Give the number of lines holding the string "joints", and nothing else.

### [SOURCE DATA]
——
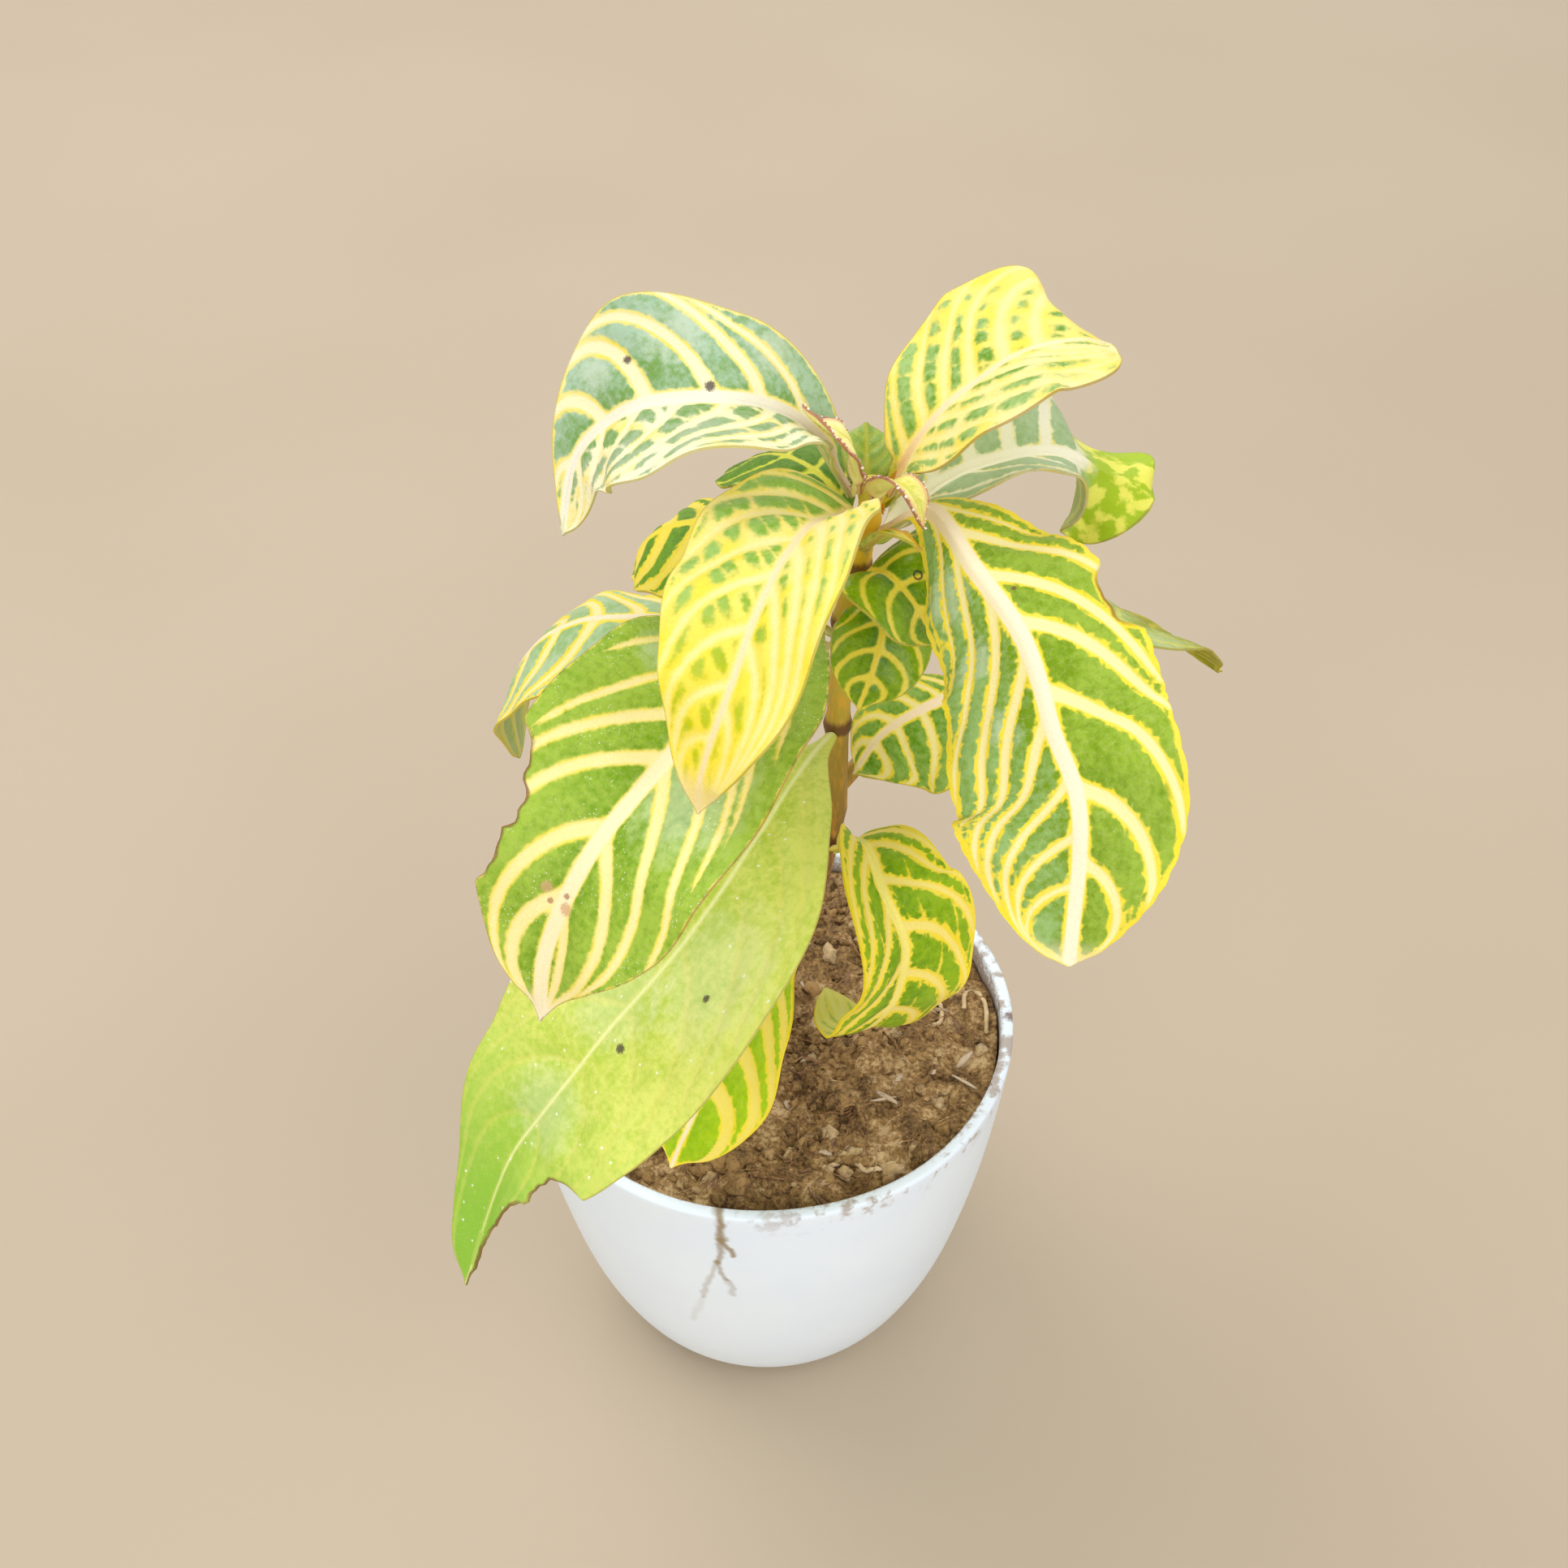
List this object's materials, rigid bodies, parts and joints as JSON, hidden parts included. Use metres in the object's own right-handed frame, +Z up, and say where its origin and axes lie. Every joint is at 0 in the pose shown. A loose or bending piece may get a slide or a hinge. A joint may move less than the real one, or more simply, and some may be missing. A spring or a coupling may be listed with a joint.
{
  "type": "potted sanchezia",
  "caption": "Leafy houseplant with broad cream-veined green, yellow and lime leaves on an upright stem in a white nursery pot.",
  "frame": {"origin": "middle of the pot's flat base, on the surface it stands on", "axes": "+Z up along the pot's axis; +X to the right and +Y away from the viewer as pictured"},
  "size_m": [0.1525, 0.1323, 0.2543],
  "materials": {
    "pot_plastic": "satin white, faintly translucent",
    "soil": "crumbly and dull",
    "stem": "smooth, yellow-green to red-brown",
    "leaf_cream_green": "living leaf, semi-gloss",
    "leaf_yellow": "living leaf, semi-gloss",
    "leaf_green_cream": "living leaf, semi-gloss",
    "leaf_lime": "living leaf, semi-gloss",
    "leaf_yellow_green": "living leaf, semi-gloss",
    "leaf_dark_green": "living leaf, semi-gloss",
    "leaf_bud": "living leaf, semi-gloss"
  },
  "bodies": {
    "root": {"pot": "pot_plastic", "soil": "soil", "stem": "stem", "leaf_upper_left": "leaf_cream_green", "leaf_upper_right": "leaf_yellow", "leaf_yellow_front": "leaf_yellow", "leaf_right_large": "leaf_green_cream", "leaf_left_large": "leaf_green_cream", "leaf_lime_long": "leaf_lime", "leaf_low_front": "leaf_green_cream", "leaf_low_right": "leaf_yellow_green", "leaf_shoot_inner": "leaf_green_cream", "leaf_shoot_outer": "leaf_dark_green", "leaf_back_left": "leaf_dark_green", "leaf_back_top": "leaf_dark_green", "leaf_right_back": "leaf_cream_green", "leaf_left_behind": "leaf_green_cream", "leaf_small_upper": "leaf_dark_green", "leaf_small_lower": "leaf_dark_green", "leaf_young_arch": "leaf_dark_green", "leaf_young_back": "leaf_dark_green", "leaf_young_tip": "leaf_dark_green", "bud_leaf_left": "leaf_bud", "bud_leaf_curled": "leaf_bud"}
  },
  "joints": []
}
——
### [THE OUTPUT]
2